AT: So Brazil, I think that was a really interesting part of your work. Maybe we can talk about how those experiences changed your view of art making?
SW: Actually, my time in Sao Pauolo is really informing the project I’m working on now. When I was in Sao Paolo, I was studying dance. I’m not really a dancer, but I was looking for a way to get some exercise so I kept taking these classes at a contemporary dance studio in Sao Paolo.
And so, you know, the kind of strategies and the collective imagining, the collective moving through space, choreographing, and improvisations—all of those techniques really influenced the way I decided to construct this new permutation of No Place.
Then, also when I was in Sao Paulo, I was really lucky to get to see a retrospective of Lygia Clark’s work and when I was in Rio, I saw Augusto Boal do one permutation of his Rainbow Theater. And you know all of these influences keep coming back from my time in Brazil.
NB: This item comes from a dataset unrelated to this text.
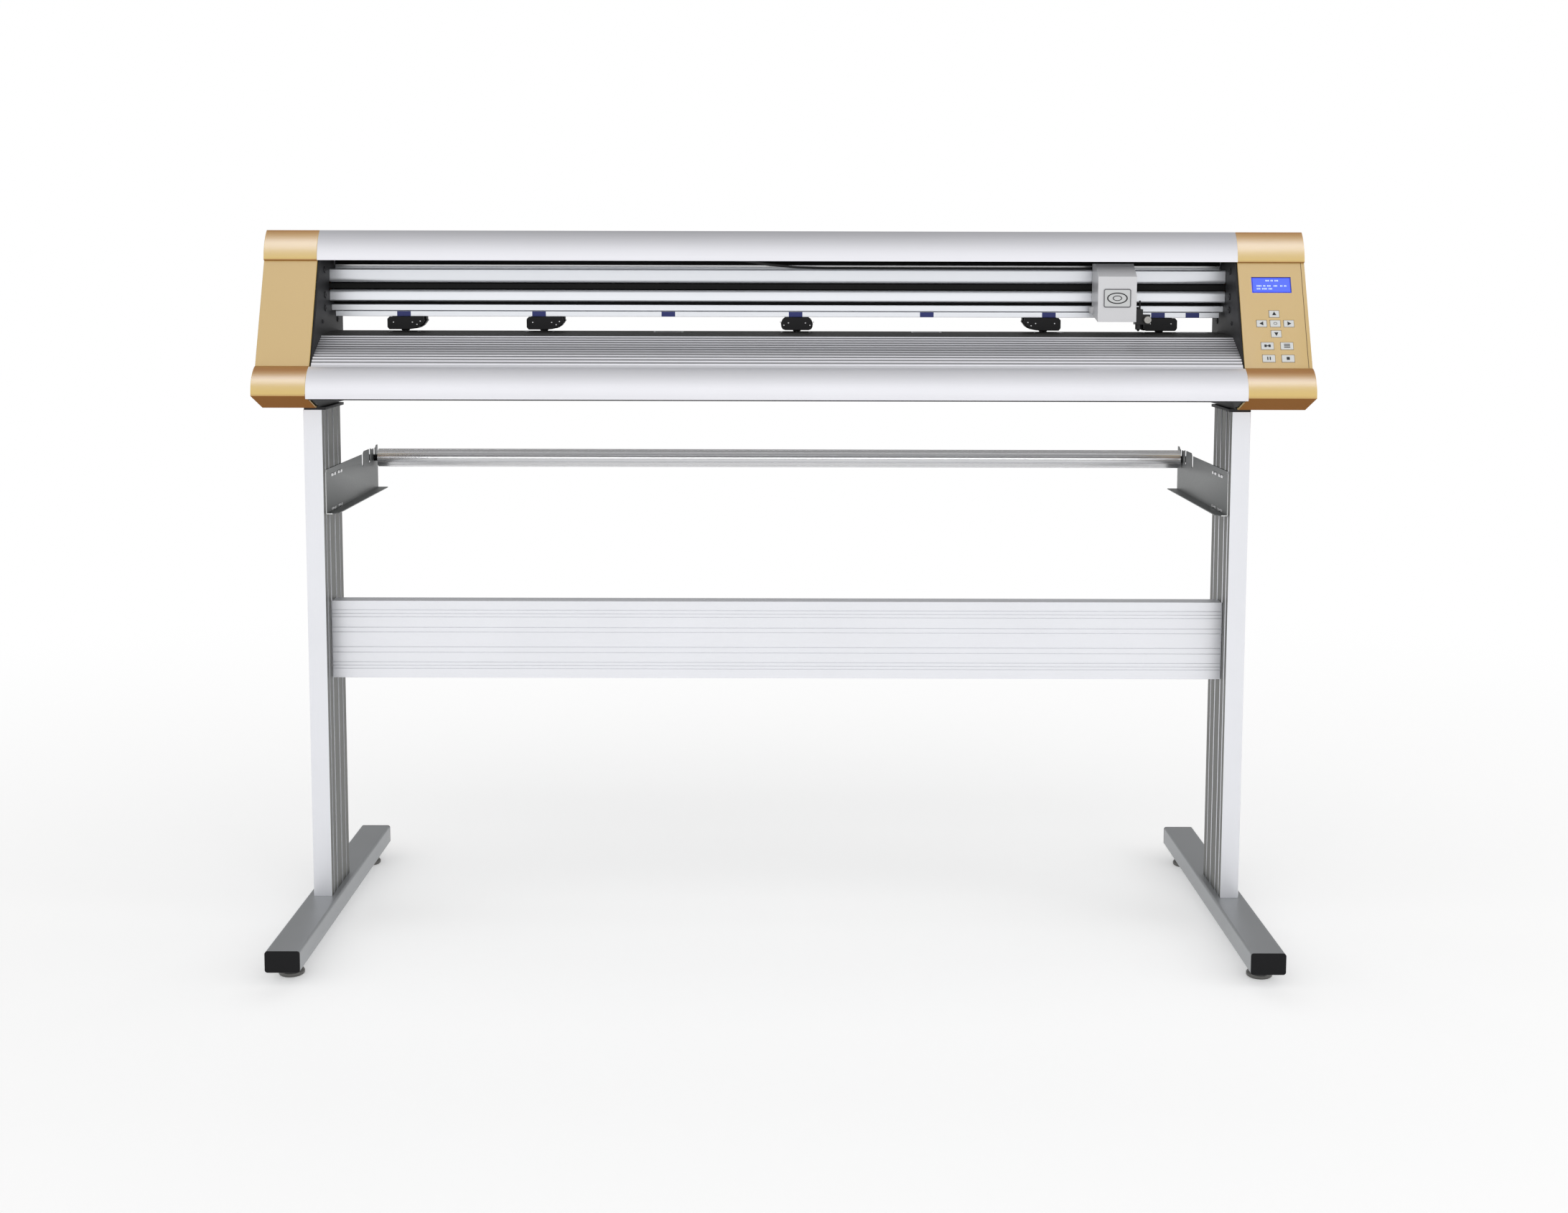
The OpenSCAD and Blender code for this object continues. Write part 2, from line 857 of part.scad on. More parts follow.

Before it had been all about carnival and the aesthetic of religious rituals. Now I’m thinking more about modernism in Brazil and social movements.
AT: Was it a whole year or more time than that?
SW: It was two years actually, and I spent much of the time in the US as well, going back and forth.
AT: The environment and it’s relationship to art is what I’ve been trying to study. I’m not totally sure how to tie it into our conversation, but maybe we can just start with “Eco Art.” How do you react to that term or the artists working in this realm?
SW: I don’t know that much about ecologically conscious art, but I’m very interested in the subject. The reason why I’ve made that a part of the project is because No Place is supposed to be a collective utopian imagining and that’s one of the issues that we’re thinking about so much right now. It’s the relevant part of imagining what a future utopia could be.
So I wasn’t specifically interested in the environment, but when you start thinking about consumerism and consumer society, you also face a heavy toll and impact not just on the environment, but on the third world.